There’s more to a successful transition than the pot at the end of the rainbow.
By Barry LaValley | 06-03-14 | Morningstar
Barry LaValley, a retirement-transition expert based in British Columbia, Canada, has some interesting pointers concerning retirement. LaValley is president of the Retirement Lifestyle Center, an education and research firm that provides retirement-transition coaching, delivered through financial-services companies, in Canada, the U.S. and Australia.
“People look at retirement like it’s a deliverance, the pot at the end of the rainbow,” he said to Morningstar Canada, “and I think very quickly we become disillusioned with that notion.”
Here he cites the most common myths and misconceptions about retirement:
Myth 1: Retirement is a destination, rather than a transition.
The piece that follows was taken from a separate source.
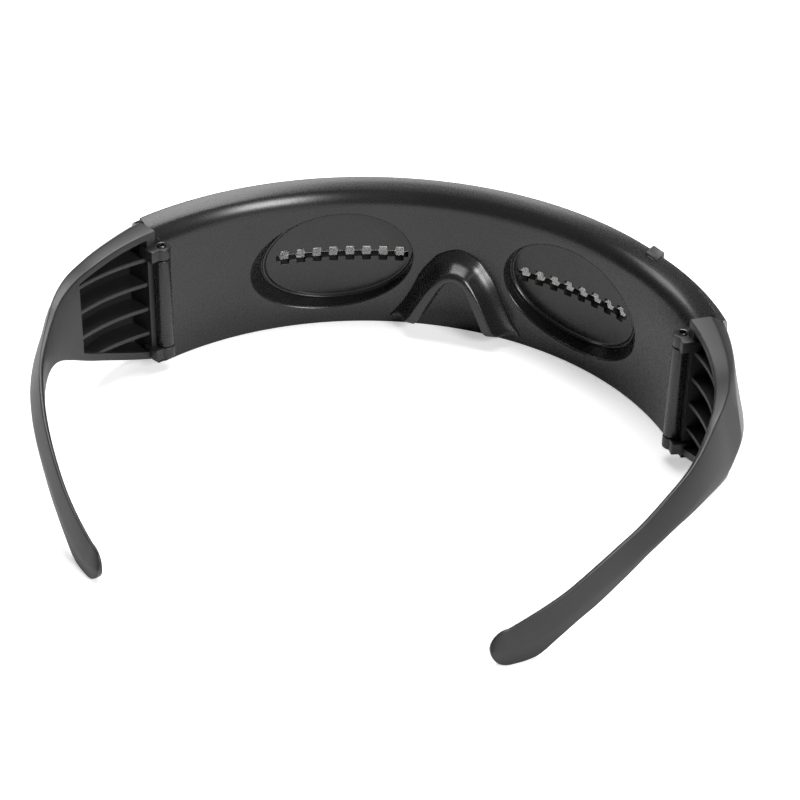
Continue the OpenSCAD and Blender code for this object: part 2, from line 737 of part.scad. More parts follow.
module charging_socket() color([0.7, 0.7, 0.72]) placed() facing(board_angle) difference() {
    w = socket_width / 2;
    tongue = w - 1.6;
    block(socket_shift - w, socket_shift + w, switch_front - socket_thickness, switch_front,
          socket_base, socket_base + socket_depth);
    difference() {
        block(socket_shift - w + socket_wall, socket_shift + w - socket_wall,
              switch_front - socket_thickness + socket_wall, switch_front - socket_wall,
              socket_base - 1, socket_base + socket_depth - socket_wall);
        block(socket_shift - tongue, socket_shift + tongue, switch_front - 1.5, switch_front - 0.9,
              socket_base + 0.6, socket_base + socket_depth);
    }
}

// battery and leads
module battery_cell() color([0.75, 0.76, 0.78]) placed() facing(-battery_angle) {
    block(-battery_width / 2, battery_width / 2, battery_rear, battery_rear + battery_thickness,
          battery_base, battery_base + battery_height);
    block(-battery_width / 2 + 1, battery_width / 2 - 1, battery_rear + 0.8,
          battery_rear + battery_thickness - 0.8, battery_base + battery_height, battery_top);
}

module lead_arc(from, to, radius, height)
    sector((to - from) / 2, (to + from) / 2) translate([radius, height]) circle(r = lead_radius);

// a lead that turns down from its bend
module lead_drop(length) {
    sphere(r = lead_radius * 1.2);
    translate([0, 0, -length]) cylinder(h = length, r = lead_radius);
}

module battery_leads() color([0.6, 0.05, 0.05]) placed() {
    for (i = [0, 1]) {
        height = lead_height + lead_spacing * i;
        angle = -battery_angle + (1 - 2 * i) * 2;
        lead_arc(angle, lead_end, lead_track, height);
        facing(angle) translate([0, lead_track, height]) lead_drop(height - battery_top - solder_gap);
    }
}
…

Many view retirement as an extended holiday or a 30-year weekend. In part, this belief is job-driven because people are moving into this stage after their full-time careers. A lot of people say to me that retirement is everything they wanted, and more. I absolutely believe that’s true, but they attribute that to being retired. These people were happy at all stages of their life. It’s not the retirement that made them happy, but the changing circumstances that allowed these individuals to have more time to pursue what they enjoy.
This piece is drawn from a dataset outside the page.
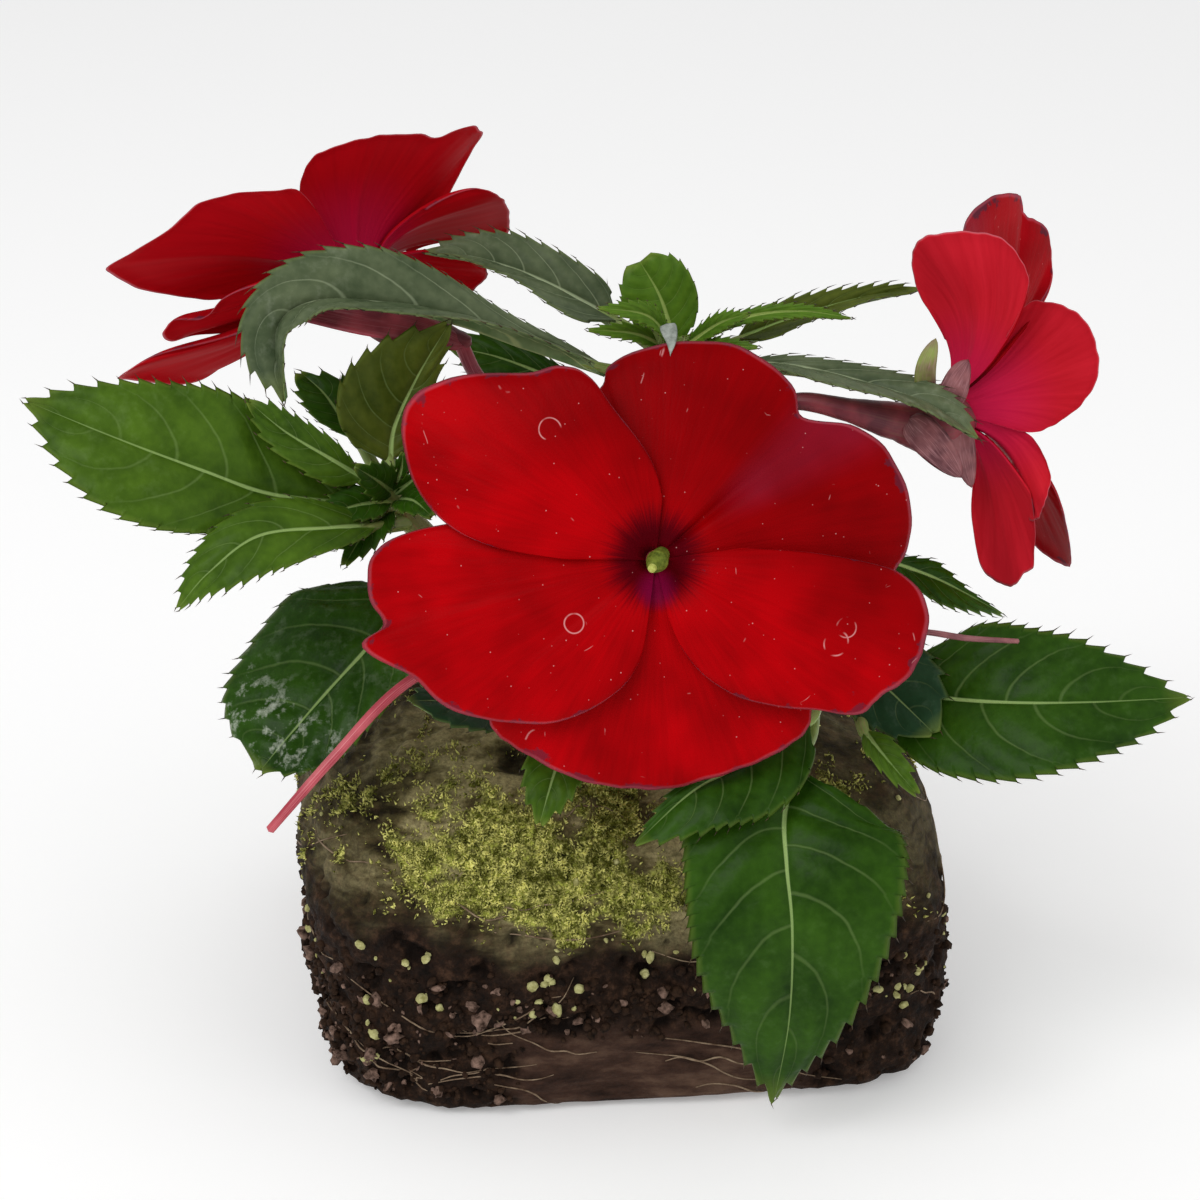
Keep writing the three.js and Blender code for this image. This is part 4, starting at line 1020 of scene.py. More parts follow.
def petal_sheet(bloom, petal, seed):
    """A petal with a softly waved rim, fine furrows from the throat and a crease down it."""
    rng = np.random.default_rng(seed)
    ray = np.linspace(0, 1, PETAL_RAYS + 1)
    ring = (np.linspace(0, 1, PETAL_RINGS + 1) ** 0.85)[:, None]
    angle, rim = spline(petal["rim"], ray).T
    for count in (7, 11, 17):
        rim = rim + rng.uniform(0.02, 0.07) * np.sin(2 * math.pi * (count * ray + rng.random()))
    reach = CLAW_RADIUS + (rim - CLAW_RADIUS) * ring
    points, normals = petal_surface(bloom, petal, angle[None, :] + 0 * ring, reach)
    spread = np.radians(angle)[None, :]
    lines = np.sin(57 * spread + 1.3) + np.sin(83 * spread + 2)
    furrows = FURROW_DEPTH * lines * ring * (1 - ring**4)
    waves = rng.uniform(2, 3.2)
    flutter = FLUTTER * np.sin(2 * math.pi * (waves * ray[None, :] + rng.random())) * ring**3
    crease_at, crease_depth = petal.get("crease", (petal["axis"], 0.4))
    beside = np.exp(-(((angle - crease_at)[None, :] / 5) ** 2))
    crease = -crease_depth * beside * np.sin(math.pi * ring**0.7)
    roll = -RIM_ROLL * np.clip((ring - 0.9) / 0.1, 0, 1) ** 2
    points = points + normals * (furrows + flutter + crease + roll)[..., None]
    thick = thin_border(PETAL_THICKNESS / 2 * np.sqrt(1 - ring**8) * np.ones_like(reach))
    fan = np.stack([reach * np.cos(spread), reach * np.sin(spread)], -1) / MAP_SPAN + 0.5
    blade = np.stack(np.broadcast_arrays(ray[None, :], ring), -1)
    finishes = petal.get("finishes", (0, 1))
    return closed_sheet(points, normals, thick, thick, finishes, blade=blade, fan=fan)


def sepal_shape(rib, face, half, finish, shape=(0.5, 0.7)):
    """A small smooth leaflet of the calyx, hollow towards its face."""
    share, side = np.linspace(0, 1, 19)[:, None], np.linspace(-1, 1, 11)[None, :]
    across = side * half * leaf_width(share, shape)
    along = share + 0 * side
    points, normals = bent_surface(rib, face, along, across, half, cup=35)
    thick = SEPAL_THICKNESS * np.sqrt(np.clip(1 - side**6, 0, 1)) * np.ones_like(along)
    thick = thin_border(thick)
    blade = np.stack([along, 0.5 + side / 2 + 0 * along], -1)
    return closed_sheet(points, normals, thick, thick, (finish, finish), blade=blade)


# The throat's hollow from its middle to its lip and back behind, as radius and height
THROAT_PROFILE = [
    (0.02, -4.6), (1.3, -4.5), (2.4, -3.9), (3.1, -2.9), (3.5, -3), (3.1, -4.2), (0.02, -5.4),
]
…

Myth 2: Retirement is one long life phase.
Many people believe that retirement is a new life, a third age, the longest life stage. In reality, it’s a multi-phase journey. In fact, you will go through 6 to 8 very distinct transitions in your retirement life, driven by your health, the health of your spouse or partner, or the health of someone you care about. Some of the different phases of retirement include the excitement phase leading up to retirement, the stress phase associated with the transition, and the honeymoon phase during the initial months. Next is the routine stage, followed by the readjustment stage when something goes wrong.
There will be lots of things that will happen in your life as you get older that can change your whole life on a dime.
Myth 3: Retirement success depends on reaching a big financial number.
Financial security doesn’t guarantee retirement success. There is too much focus in the financial community on reaching a certain big number. A lot of Canadians can retire on considerably less than they’ve been told. Happiness in retirement is a function of having a positive outlook, engagement in life, nurturing relationships, and a sense of accomplishment. Good health is one of the biggest keys to a successful retirement.
Myth 4: Spending is constant throughout retirement.
Tied in with the earlier myth is the notion that spending will be the same throughout retirement. People tend to spend “like drunken sailors” in the first few years of retirement before settling into a pattern. As time goes on, spending tends to concentrate more on family and health issues. Travel, a common activity in the early phase of retirement, tends to drop off in later years with fewer and less ambitious trips.
Myth 5: Retirement is a couples issue.
In fact, it is more likely to be a single woman’s issue. The average age that a woman first becomes a widow in Canada (if she is going to be a widow) is 55 and 60% of Canadian women over age 65 are single, widowed or divorced.
Myth 6: Retirement is the time to do all the things you’ve ever wanted to do.
You take your basic personality throughout all the phases of your life, and generally, if you didn’t do it before retirement, you are less likely to do it after retirement. People believe that you become a new person in retirement, with all this time to do new things, but as we age, we actually have increased difficulty in doing new things.
So what must you do?
LaValley says the period before you embark on retirement is the ideal time to re-examine your relationship with your financial advisor, to be educated on issues above and beyond money. “It doesn’t mean that retirement is difficult,” he says,” but if you go in without an understanding or a plan, you tend to spin your wheels. You’ll eventually get it, but you might not get it until you’ve missed some of your best years trying to figure it out.”